** Start **
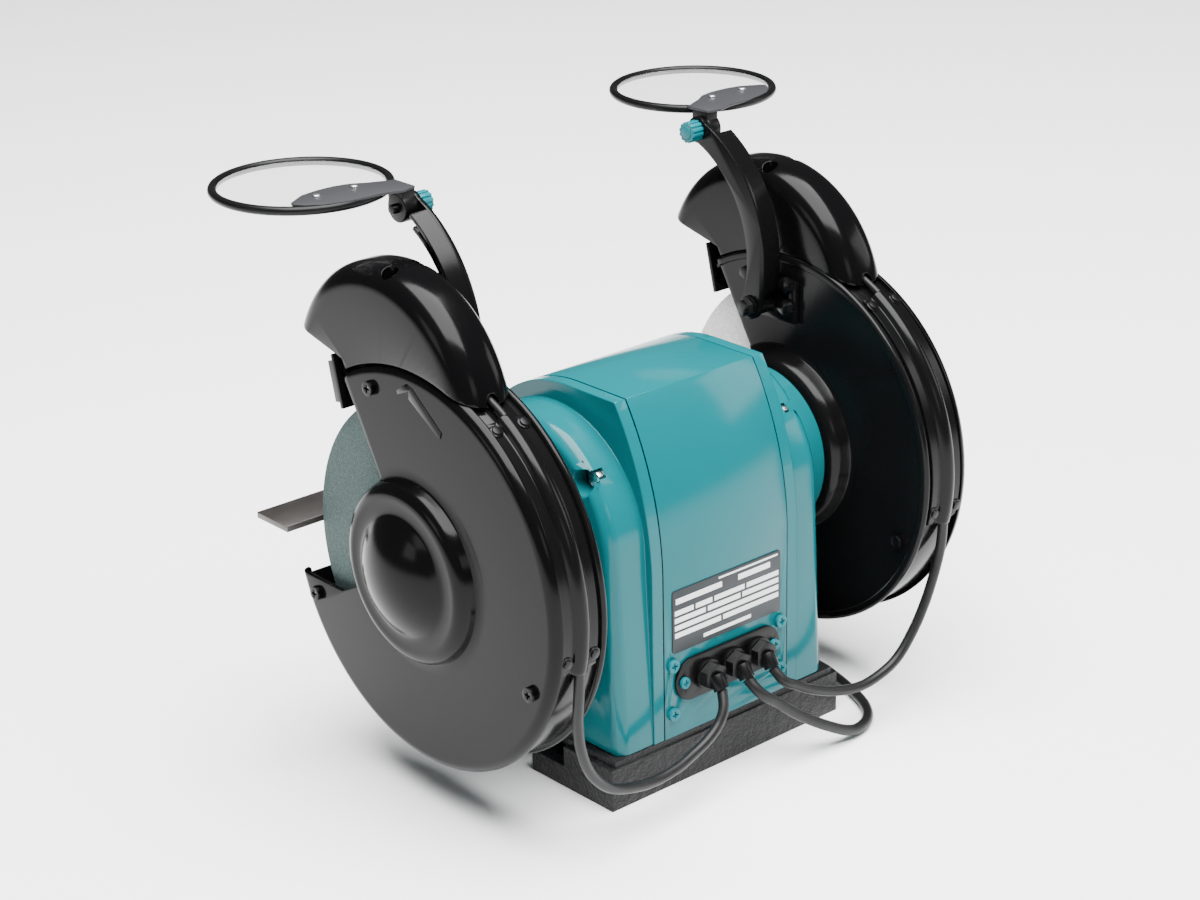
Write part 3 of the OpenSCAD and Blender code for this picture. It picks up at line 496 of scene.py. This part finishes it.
room = {"floor": 14.0, "sky": 0.10,
        "lights": [("ceiling", (0.2, 0.5, 3.2), 3.2, 700, 1.0), ("rightSoft", (-2.3, 1.4, 1.2), 1.0, 16, 1.0),
                   ("leftStrip", (2.4, -0.4, 1.0), 0.7, 5, 1.0), ("rear", (0.6, 2.9, 1.3), 1.0, 7, 0.7)]}
pickNothing()
bpy.ops.mesh.primitive_grid_add(x_subdivisions=8, y_subdivisions=8, size=room["floor"], location=(0, 0, 0))
floor = rename(bpy.context.object, "floor")
paper = Finish("palePaper", Specular_IOR_Level=0.2)
paperTone = paper.blend(paper.noise(900, 2), tone(0.93, 0.93, 0.93), tone(0.95, 0.95, 0.95))
floor.data.materials.append(paper.feed(Base_Color=paperTone, Roughness=0.75 + 0.05 * paper.noise(50, 2)))
sky = bpy.data.worlds.new("softRoom")
bpy.context.scene.world = sky
sky.use_nodes = True
sky.node_tree.nodes["Background"].inputs["Color"].default_value = (1, 1, 1, 1)
sky.node_tree.nodes["Background"].inputs["Strength"].default_value = room["sky"]
for name, place, size, power, shape in room["lights"]:
    lamp = bpy.data.lights.new(name, "AREA")
    lamp.shape = "RECTANGLE"
    lamp.size, lamp.size_y, lamp.energy = size, size * shape, power
    holder = bpy.data.objects.new(name, lamp)
    bpy.context.scene.collection.objects.link(holder)
    holder.location = place
    holder.rotation_mode = "QUATERNION"
    holder.rotation_quaternion = (Vector((0, 0, 0.2)) - Vector(place)).to_track_quat("-Z", "Y")
print("camera and room made")


# ---- cords ----

cords = {
    "lampThick": 6.5, "mainsThick": 7.0, "glandX": (19, -2.5, -24), "glandZ": 67, "noseY": 98, "noseTilt": 55,
    "noseLong": 8, "conduitEnd": (152, 121.8, 127.05),
    "right": [(24, 105, 51), (31, 107, 43), (41, 108, 37), (53, 109, 33), (68, 111, 30), (88, 112, 29), (109, 113, 33),
              (125, 114, 40), (139, 115, 54), (148, 117, 73), (152, 119, 93), (152.5, 121, 110)],
    "left": [(-27, 106, 53), (-35, 108, 48), (-48, 110, 41), (-67, 112, 34), (-87, 114, 31), (-105, 115, 34),
             (-119, 116, 41), (-132, 117, 56), (-141, 118, 72), (-147, 119, 88), (-151, 120, 103), (-152, 121, 114)],
    "mains": [(-6, 107, 52), (-17, 110, 43), (-33, 114, 30), (-53, 118, 17), (-74, 119, 6.5), (-89, 116, 4.5),
              (-101, 108, 4), (-110, 96, 4), (-117, 80, 4), (-123, 62, 4), (-128, 40, 4), (-129, 8, 4), (-127, -26, 4),
              (-121, -60, 4), (-106, -94, 4), (-84, -113, 4), (-64, -116.5, 4)],
    "coil": (-26, -158), "coilOut": 43.6, "coilIn": 36.4, "tail": (42, -128, 19),
}


def noseEnd(x):
    tilt = math.radians(cords["noseTilt"])
    return (x, cords["noseY"] - 4 + cords["noseLong"] * math.cos(tilt),
            cords["glandZ"] - cords["noseLong"] * math.sin(tilt))


def coilTurns():
    # five turns from the outer ring on the bench up to the inner ring on top
    slots = [(cords["coilOut"], 4.0), (cords["coilIn"], 4.0), (cords["coilIn"], 11.1), (cords["coilOut"], 11.1),
             (cords["coilOut"], 18.2), (cords["coilIn"], 18.2)]
    crossings = [300, 230 + 360, 160 + 720, 90 + 1080, 20 + 1440]
    path = []
    for step in range(0, 5 * 24 + 1):
        travel = step * 15
        radius, height = slots[0]
        for where, (nextRadius, nextHeight) in zip(crossings, slots[1:]):
            share = min(max((travel - where) / 60, 0), 1)
            share = share * share * (3 - 2 * share)
            radius, height = radius + (nextRadius - radius) * share, height + (nextHeight - height) * share
        angle = math.radians(108 - travel)
        path.append((cords["coil"][0] + radius * math.cos(angle), cords["coil"][1] + radius * math.sin(angle), height))
    for travel, height, radius in ((15, 20, 36.6), (30, 23, 37), (45, 25.4, 38)):
        angle = math.radians(108 - travel)
        path.append((cords["coil"][0] + radius * math.cos(angle), cords["coil"][1] + radius * math.sin(angle), height))
    return path + [(7, -129, 25.6), (20, -130, 23.6), (31, -129, 20.6), cords["tail"]]


def cordCurve(name, path, thick):
    curve = bpy.data.curves.new(name, "CURVE")
    curve.dimensions = "3D"
    curve.bevel_depth = thick / 2 * mm
    curve.bevel_resolution = 5
    curve.resolution_u = 6
    curve.use_fill_caps = True
    line = curve.splines.new("BEZIER")
    line.bezier_points.add(len(path) - 1)
    spots = [Vector(p) * mm for p in path]
    for i, knot in enumerate(line.bezier_points):
        before, after = spots[max(i - 1, 0)], spots[min(i + 1, len(spots) - 1)]
        way = (after - before).normalized()
        knot.co = spots[i]
        knot.handle_left_type = knot.handle_right_type = "FREE"
        knot.handle_left = spots[i] - way * (spots[i] - before).length * 0.34
        knot.handle_right = spots[i] + way * (after - spots[i]).length * 0.34
    obj = bpy.data.objects.new(name, curve)
    bpy.context.scene.collection.objects.link(obj)
    return obj


def longOf(path):
    return sum((Vector(b) - Vector(a)).length for a, b in zip(path, path[1:])) * mm


gland = cords["glandX"]
endRight, endLeft = cords["conduitEnd"], (-cords["conduitEnd"][0], *cords["conduitEnd"][1:])
rightPath = [noseEnd(gland[0])] + cords["right"] + [endRight]
leftPath = [noseEnd(gland[2])] + cords["left"] + [endLeft]
mainsPath = [noseEnd(gland[1])] + cords["mains"] + coilTurns()
lampRight = cordCurve("lampCordRight", rightPath, cords["lampThick"])
lampLeft = cordCurve("lampCordLeft", leftPath, cords["lampThick"])
mainsLead = cordCurve("mainsLead", mainsPath, cords["mainsThick"])
for lead in (lampRight, lampLeft, mainsLead):
    lead.data.materials.append(finishes["cord"])
    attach(lead, "frame")
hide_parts("lamp_cords")
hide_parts("lamp_cords")
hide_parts("mains_cord", "mains_coil")
print("cords made:", round(longOf(rightPath), 3), round(longOf(leftPath), 3), round(longOf(mainsPath), 3))


# ---- wheel guards ----

guard = {"mid": 152, "outer": 172, "plate": 133, "hub": 118, "drum": 122, "sheet": 3, "openAngle": 120,
         "openDepth": 37.5, "openReach": 75, "ring": 57, "steps": 128}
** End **
Print the material above once more, exactly.

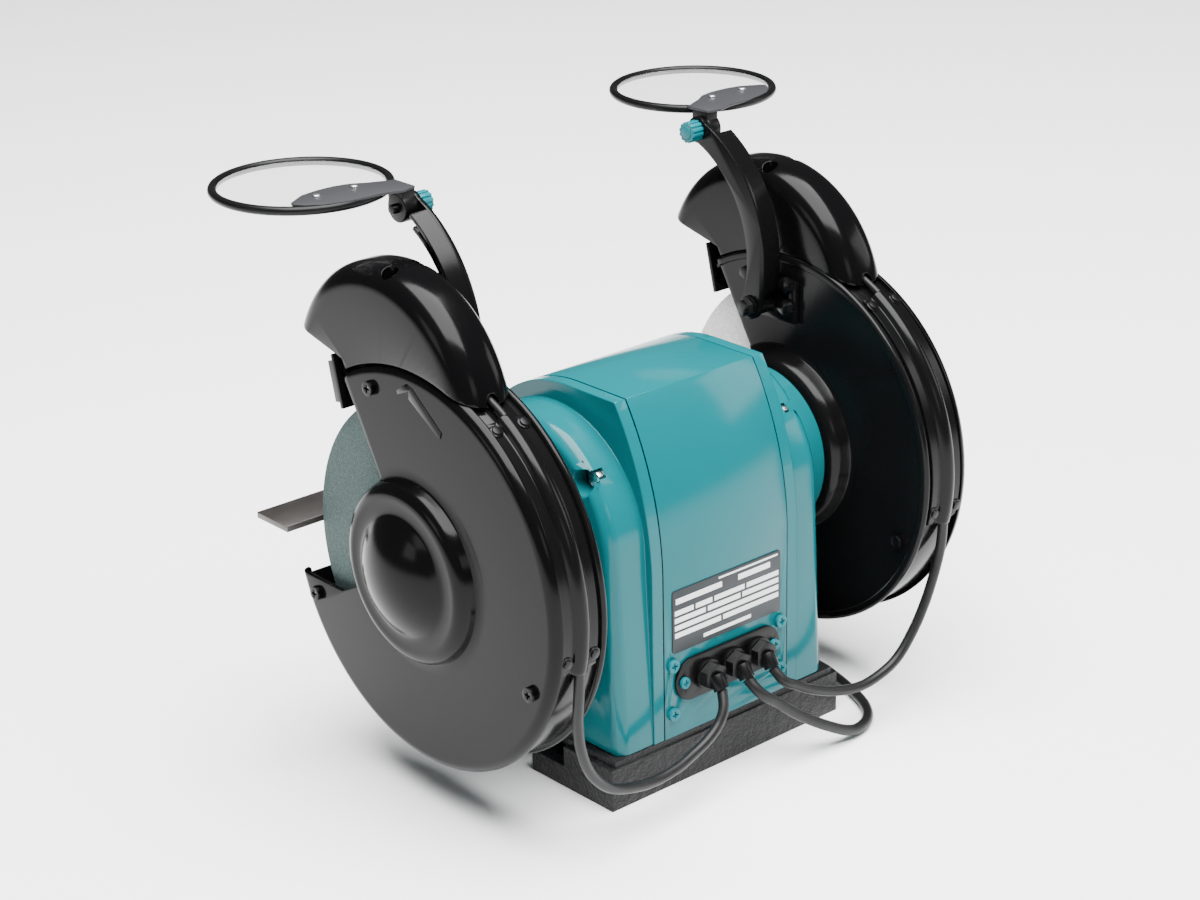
Write part 3 of the OpenSCAD and Blender code for this picture. It picks up at line 496 of scene.py. This part finishes it.
room = {"floor": 14.0, "sky": 0.10,
        "lights": [("ceiling", (0.2, 0.5, 3.2), 3.2, 700, 1.0), ("rightSoft", (-2.3, 1.4, 1.2), 1.0, 16, 1.0),
                   ("leftStrip", (2.4, -0.4, 1.0), 0.7, 5, 1.0), ("rear", (0.6, 2.9, 1.3), 1.0, 7, 0.7)]}
pickNothing()
bpy.ops.mesh.primitive_grid_add(x_subdivisions=8, y_subdivisions=8, size=room["floor"], location=(0, 0, 0))
floor = rename(bpy.context.object, "floor")
paper = Finish("palePaper", Specular_IOR_Level=0.2)
paperTone = paper.blend(paper.noise(900, 2), tone(0.93, 0.93, 0.93), tone(0.95, 0.95, 0.95))
floor.data.materials.append(paper.feed(Base_Color=paperTone, Roughness=0.75 + 0.05 * paper.noise(50, 2)))
sky = bpy.data.worlds.new("softRoom")
bpy.context.scene.world = sky
sky.use_nodes = True
sky.node_tree.nodes["Background"].inputs["Color"].default_value = (1, 1, 1, 1)
sky.node_tree.nodes["Background"].inputs["Strength"].default_value = room["sky"]
for name, place, size, power, shape in room["lights"]:
    lamp = bpy.data.lights.new(name, "AREA")
    lamp.shape = "RECTANGLE"
    lamp.size, lamp.size_y, lamp.energy = size, size * shape, power
    holder = bpy.data.objects.new(name, lamp)
    bpy.context.scene.collection.objects.link(holder)
    holder.location = place
    holder.rotation_mode = "QUATERNION"
    holder.rotation_quaternion = (Vector((0, 0, 0.2)) - Vector(place)).to_track_quat("-Z", "Y")
print("camera and room made")


# ---- cords ----

cords = {
    "lampThick": 6.5, "mainsThick": 7.0, "glandX": (19, -2.5, -24), "glandZ": 67, "noseY": 98, "noseTilt": 55,
    "noseLong": 8, "conduitEnd": (152, 121.8, 127.05),
    "right": [(24, 105, 51), (31, 107, 43), (41, 108, 37), (53, 109, 33), (68, 111, 30), (88, 112, 29), (109, 113, 33),
              (125, 114, 40), (139, 115, 54), (148, 117, 73), (152, 119, 93), (152.5, 121, 110)],
    "left": [(-27, 106, 53), (-35, 108, 48), (-48, 110, 41), (-67, 112, 34), (-87, 114, 31), (-105, 115, 34),
             (-119, 116, 41), (-132, 117, 56), (-141, 118, 72), (-147, 119, 88), (-151, 120, 103), (-152, 121, 114)],
    "mains": [(-6, 107, 52), (-17, 110, 43), (-33, 114, 30), (-53, 118, 17), (-74, 119, 6.5), (-89, 116, 4.5),
              (-101, 108, 4), (-110, 96, 4), (-117, 80, 4), (-123, 62, 4), (-128, 40, 4), (-129, 8, 4), (-127, -26, 4),
              (-121, -60, 4), (-106, -94, 4), (-84, -113, 4), (-64, -116.5, 4)],
    "coil": (-26, -158), "coilOut": 43.6, "coilIn": 36.4, "tail": (42, -128, 19),
}


def noseEnd(x):
    tilt = math.radians(cords["noseTilt"])
    return (x, cords["noseY"] - 4 + cords["noseLong"] * math.cos(tilt),
            cords["glandZ"] - cords["noseLong"] * math.sin(tilt))


def coilTurns():
    # five turns from the outer ring on the bench up to the inner ring on top
    slots = [(cords["coilOut"], 4.0), (cords["coilIn"], 4.0), (cords["coilIn"], 11.1), (cords["coilOut"], 11.1),
             (cords["coilOut"], 18.2), (cords["coilIn"], 18.2)]
    crossings = [300, 230 + 360, 160 + 720, 90 + 1080, 20 + 1440]
    path = []
    for step in range(0, 5 * 24 + 1):
        travel = step * 15
        radius, height = slots[0]
        for where, (nextRadius, nextHeight) in zip(crossings, slots[1:]):
            share = min(max((travel - where) / 60, 0), 1)
            share = share * share * (3 - 2 * share)
            radius, height = radius + (nextRadius - radius) * share, height + (nextHeight - height) * share
        angle = math.radians(108 - travel)
        path.append((cords["coil"][0] + radius * math.cos(angle), cords["coil"][1] + radius * math.sin(angle), height))
    for travel, height, radius in ((15, 20, 36.6), (30, 23, 37), (45, 25.4, 38)):
        angle = math.radians(108 - travel)
        path.append((cords["coil"][0] + radius * math.cos(angle), cords["coil"][1] + radius * math.sin(angle), height))
    return path + [(7, -129, 25.6), (20, -130, 23.6), (31, -129, 20.6), cords["tail"]]


def cordCurve(name, path, thick):
    curve = bpy.data.curves.new(name, "CURVE")
    curve.dimensions = "3D"
    curve.bevel_depth = thick / 2 * mm
    curve.bevel_resolution = 5
    curve.resolution_u = 6
    curve.use_fill_caps = True
    line = curve.splines.new("BEZIER")
    line.bezier_points.add(len(path) - 1)
    spots = [Vector(p) * mm for p in path]
    for i, knot in enumerate(line.bezier_points):
        before, after = spots[max(i - 1, 0)], spots[min(i + 1, len(spots) - 1)]
        way = (after - before).normalized()
        knot.co = spots[i]
        knot.handle_left_type = knot.handle_right_type = "FREE"
        knot.handle_left = spots[i] - way * (spots[i] - before).length * 0.34
        knot.handle_right = spots[i] + way * (after - spots[i]).length * 0.34
    obj = bpy.data.objects.new(name, curve)
    bpy.context.scene.collection.objects.link(obj)
    return obj


def longOf(path):
    return sum((Vector(b) - Vector(a)).length for a, b in zip(path, path[1:])) * mm


gland = cords["glandX"]
endRight, endLeft = cords["conduitEnd"], (-cords["conduitEnd"][0], *cords["conduitEnd"][1:])
rightPath = [noseEnd(gland[0])] + cords["right"] + [endRight]
leftPath = [noseEnd(gland[2])] + cords["left"] + [endLeft]
mainsPath = [noseEnd(gland[1])] + cords["mains"] + coilTurns()
lampRight = cordCurve("lampCordRight", rightPath, cords["lampThick"])
lampLeft = cordCurve("lampCordLeft", leftPath, cords["lampThick"])
mainsLead = cordCurve("mainsLead", mainsPath, cords["mainsThick"])
for lead in (lampRight, lampLeft, mainsLead):
    lead.data.materials.append(finishes["cord"])
    attach(lead, "frame")
hide_parts("lamp_cords")
hide_parts("lamp_cords")
hide_parts("mains_cord", "mains_coil")
print("cords made:", round(longOf(rightPath), 3), round(longOf(leftPath), 3), round(longOf(mainsPath), 3))


# ---- wheel guards ----

guard = {"mid": 152, "outer": 172, "plate": 133, "hub": 118, "drum": 122, "sheet": 3, "openAngle": 120,
         "openDepth": 37.5, "openReach": 75, "ring": 57, "steps": 128}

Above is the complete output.